Disney and DeSantis are trading blows in different courts in a legal battle for developmental authority over Walt Disney World. The entertainment giant alleged in a suit filed in May that the governor’s hand-picked oversight board illegally voided an agreement that allegedly transferred certain powers of the company’s now-dissolved special district back to Disney. It argued that it’s been the victim of a “targeted campaign of government retaliation” that now “threatens [its] business operations, jeopardizes its economic future in the region, and violates its constitutional rights.” The company pointed to statements from DeSantis that he plans “to look at things like taxes on the hotels,” “tolls on the roads,” “developing some of the property that the district owns” with “more amusement parks,” and putting a state prison next to its Orlando theme park.

Walker said he must disqualify himself but not because he favors Disney or is biased against DeSantis.

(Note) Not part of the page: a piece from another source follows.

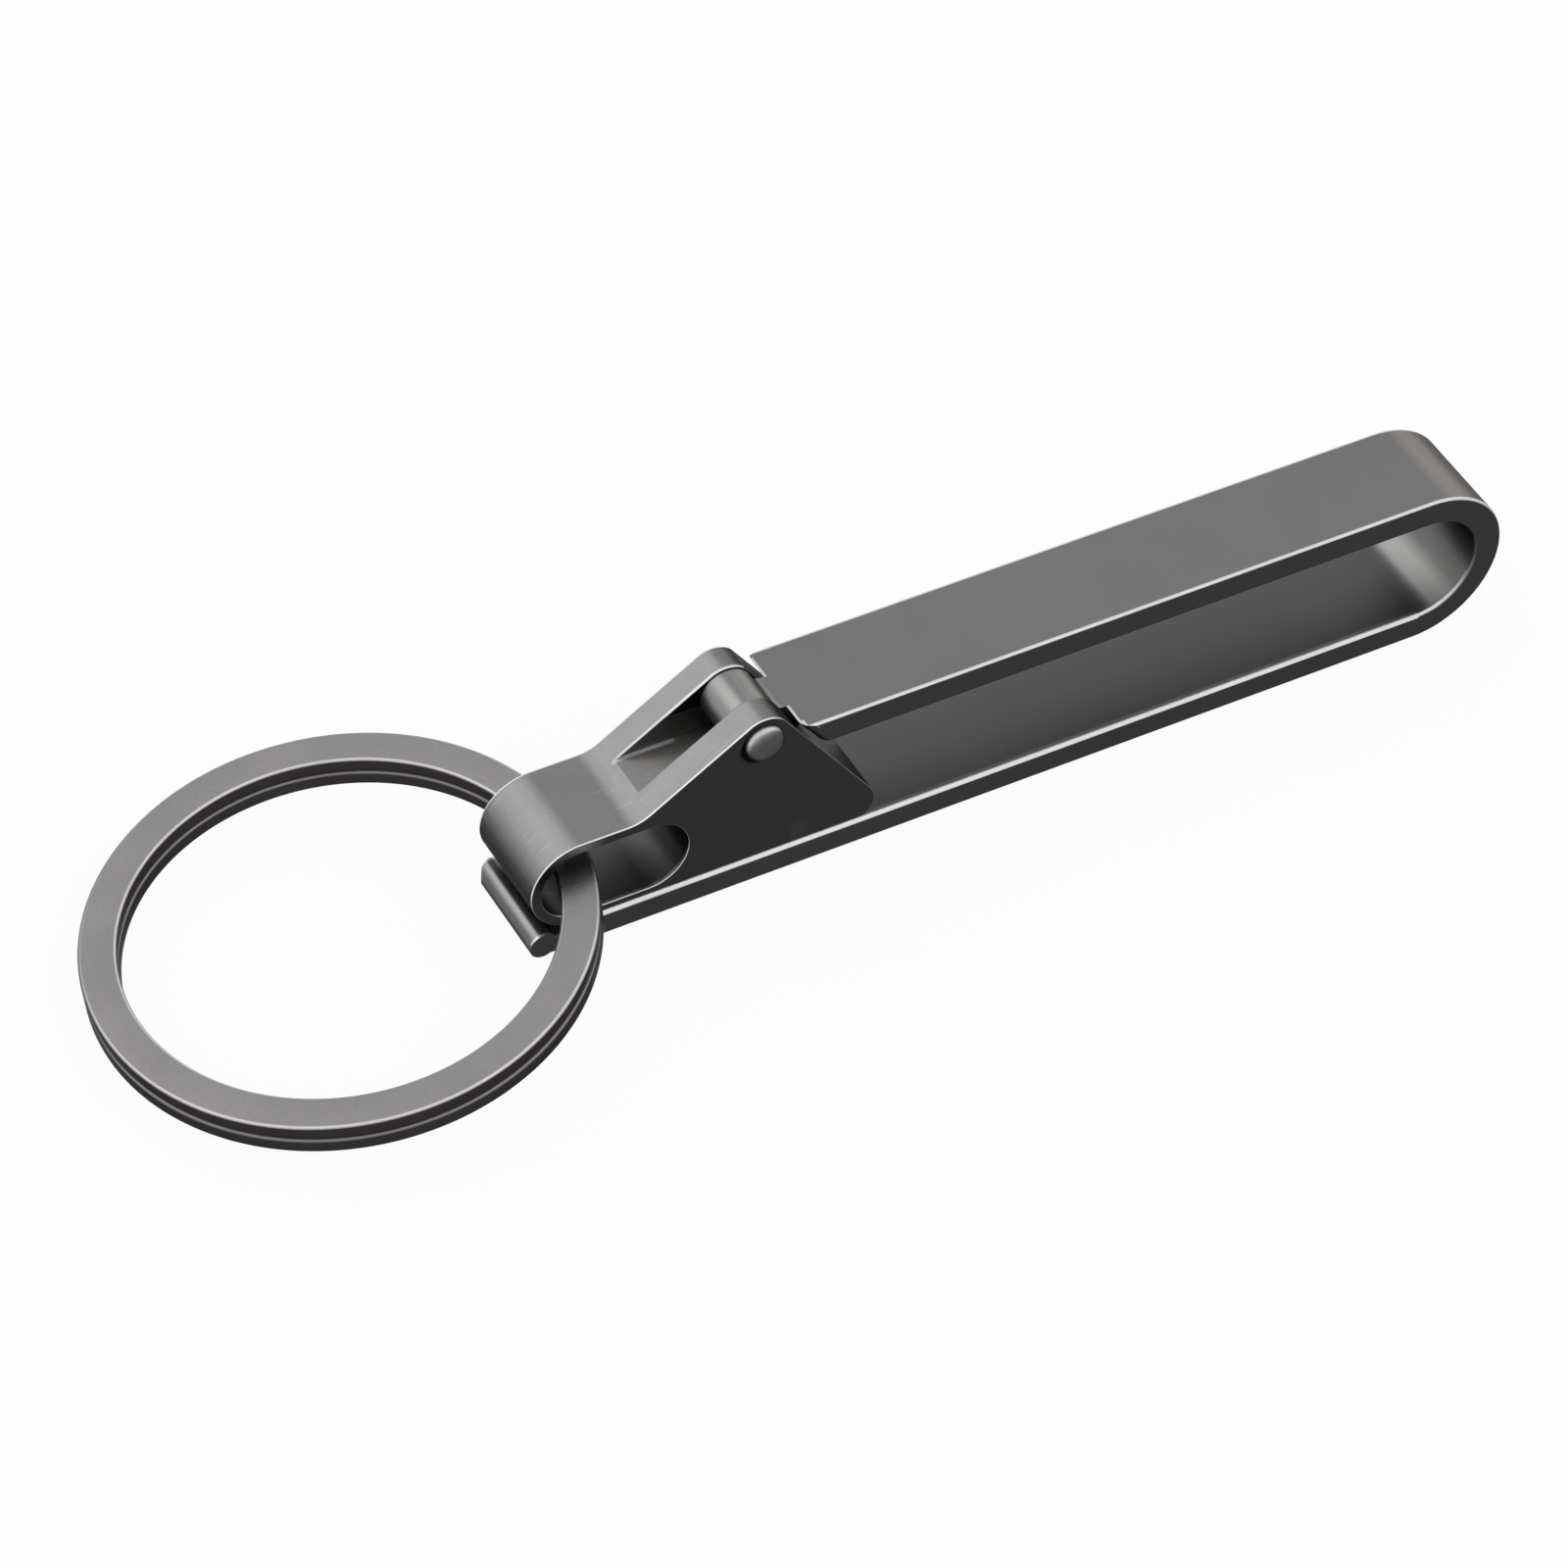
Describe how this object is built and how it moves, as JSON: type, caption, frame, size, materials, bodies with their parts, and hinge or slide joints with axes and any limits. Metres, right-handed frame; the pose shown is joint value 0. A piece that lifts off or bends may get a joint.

He concluded that the code of conduct for federal judges requires him to sit out of the case, pointing to a “relative within the third degree of relationship” who owns thirty shares of stock in The Walt Disney Company.

The size of the financial interest is irrelevant to the determination, the judge said. He wrote the judicial ethics is “clear that the impact on the third-degree relative’s investment—not the amount of the investment—governs disqualification.”

An adverse outcome for Disney in the case, he found, could affect The Walt Disney Company’s share price.

“Even though I believe it is highly unlikely that these proceedings will have a substantial effect on The Walt Disney Company, I choose to err on the side of caution—which, here, is also the side of judicial integrity—and disqualify myself,” he wrote. “Maintaining public trust in the judiciary is paramount, perhaps now more than ever in the history of our Republic.”

In a case concerning Florida’s so-called “Stop Woke Act,” Walker ruled against DeSantis and blocked parts of the law. “In the popular television series Stranger Things, the ‘upside down’ describes a parallel dimension containing a distorted version of our world,” Walker wrote. “Recently, Florida has seemed like a First Amendment upside down.”

After Walker recused himself, the case was assigned to Winsor. In February, the judge dismissed for a second time a suit challenging the Parental Rights in Education Law, which prohibits instruction on gender and sexuality through the third grade. He found that students, parents and teachers who brought the suit don’t have standing to sue.

Notably, Disney’s opposition to the so-called “Don’t Say Gay” law instigated its feud with DeSantis.

Disney didn’t immediately respond to a request for comment.